Giving everyone the perfect excuse to be late!
For more great recipes see Keiths ‘Cooking with Love’ Book
Maltese Infused Oils
250 ml extra virgin olive oil (approx)
3 sprigs fresh rosemary
3 sprigs fresh thyme
3 sprigs fresh oregano
4 fresh bay leaves
4 cloves garlic – peeled
1. Generously cover the herbs with the oil.
2. Cover and leave to stand for 24 hours. This gives the flavours time to infuse.
3. Pour into a sealed jar and store in the fridge.
4. If you can, take out of the fridge about an hour or so before use – so that it warms up a bit.
5. Can be stored in the fridge for up to 1 week.

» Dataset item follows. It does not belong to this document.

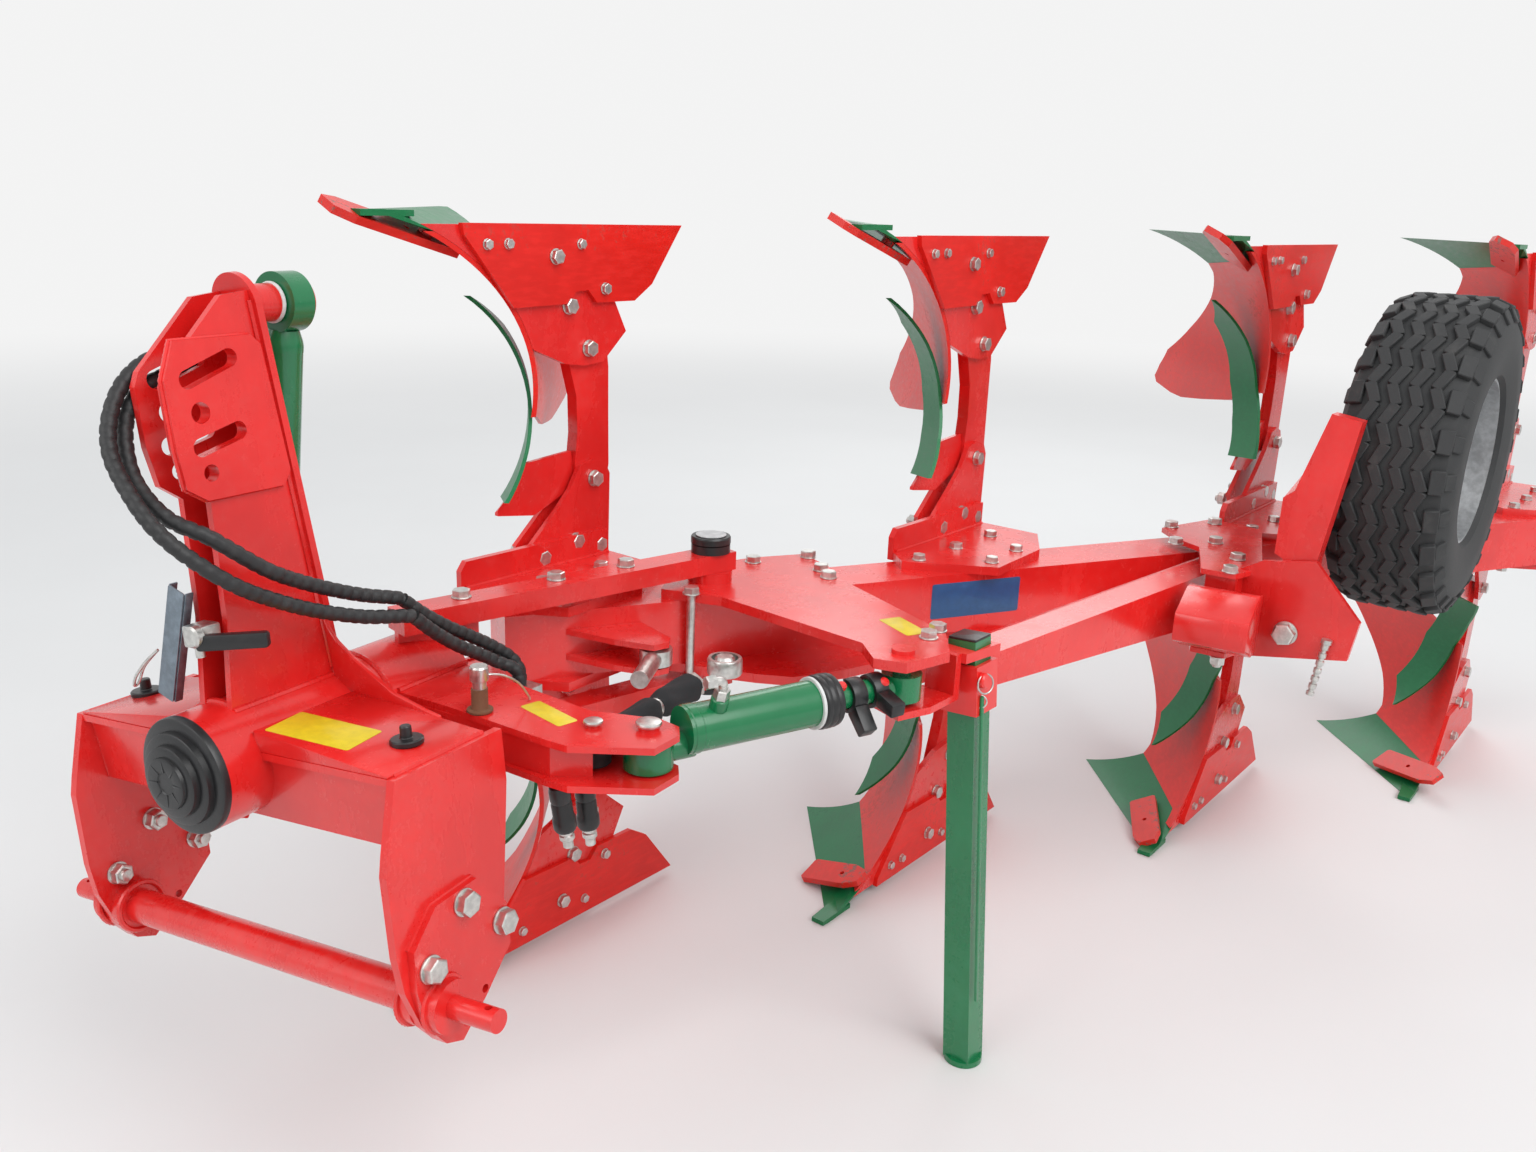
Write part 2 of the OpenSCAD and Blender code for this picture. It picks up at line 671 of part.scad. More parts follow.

Soppa tal-Armla – Widow’s Soup
1 tbsp butter
1 tbsp olive oil
1 onion, diced
3 cloves garlic, crushed
small bunch parsley chopped
2 potatoes, peeled and chopped
2 carrots, peeled and chopped
1 kohlrabi, peeled and chopped
200g shelled broad beans (fresh or frozen)
2 celery sticks, sliced
1 small cauliflower cut into florets
1 ltr vegetable stock approx
1 ½ tbsp tomato paste
Salt & pepper to taste
Serve with Ġbejna, or soft goats cheese
1. Sauté garlic, onion and half the parsley in the butter and olive oil until soft.
2. Add the potato, carrot, kohlrabi, broad beans, celery and cauliflower.
3. Pour in enough stock to generously cover the ingredients.
4. Add the tomato paste and stir well.
5. Season to taste with salt and pepper.
6. Bring to the boil, cover and simmer for about 20 minutes, until the vegetables are just cooked.
7. Add more stock to cover if it dries out.
8. Garnish with the rest of the parsley.
9. Stir in a spoon of Ġbejna.
Bigilla (broad bean dip)
500g shelled broad beans (fresh or frozen)
1 handful fresh parsley chopped
1 tsp capers drained
pinch chilli powder
2 tbsp virgin olive oil
1/2 lemon juiced
1/2 tsp salt
1/4 tsp freshly ground black peppercorns
2 garlic cloves, chopped
1. Place beans in a medium saucepan, cover with water and bring to the boil.
2. Cover, reduce the heat, and simmer for 20 minutes or until tender (5 to 10 minutes if frozen).
3. Drain and keeping the cooking water to one side.
4. Place the cooked beans and remaining ingredients in a food processor
5. Blend until smooth, add a little of the cooking water to make a firm paste.